November 21st, 2011 at 5:48 PM ^

Here is a suggestion. Change the voters. Right now most of the poll voters are south of the M-D line. Just like American Idol (where 9 out of the last 10 winners has been south of the M-D line), there is regional voting that is highly biased. You want fair voting change the criteria. Do not expect people south of the M-D line to vote for B10 teams. For most of the voters in the south, their college team is the most important thing in their lives. 

xcrunner1617

November 21st, 2011 at 5:58 PM ^

This is sort of tied into this discussion, but I don't like the idea that the conference championship games seem to hurt more teams than they help.

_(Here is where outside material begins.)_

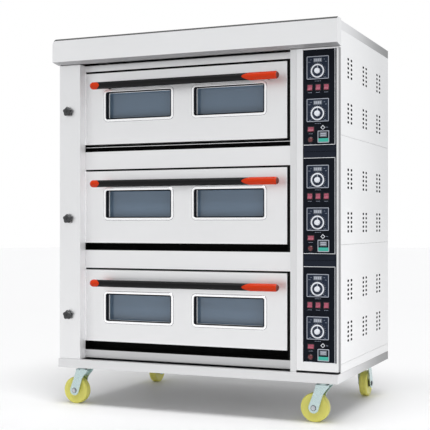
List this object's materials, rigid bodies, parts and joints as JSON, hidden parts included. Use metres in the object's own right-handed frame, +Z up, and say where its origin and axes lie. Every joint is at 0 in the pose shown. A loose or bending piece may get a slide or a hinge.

The perfect example of this is if Michigan State happens to lose in the conference championship and thus end up going to a worse bowl than Michigan. It justs offers teams another chance to lose and push them back in the rankings despite having won their half of the conference. Granted this could be changed by having the loser of the championship game be locked into the number two bowl game of that conference (in this case the capital one game for the Big 10). This may be the case but I have heard that State could be pushed into a much smaller bowl if they lose in the championship and that's pretty stupid. Granted, its MSU and so pretty funny, but I have a feeling Michigan will find themselves in that situation soon enough and don't want them to be penalized for making the championship game but losing.

NOLA Wolverine

November 21st, 2011 at 6:20 PM ^

You're concerned that there wasn't a bigger bump for the Nebraska win? If you want more volatility just go back and amplify the effects of ND, MSU, Iowa, and Nebraska and we end up in the same place. Same thing happens for Oklahoma State.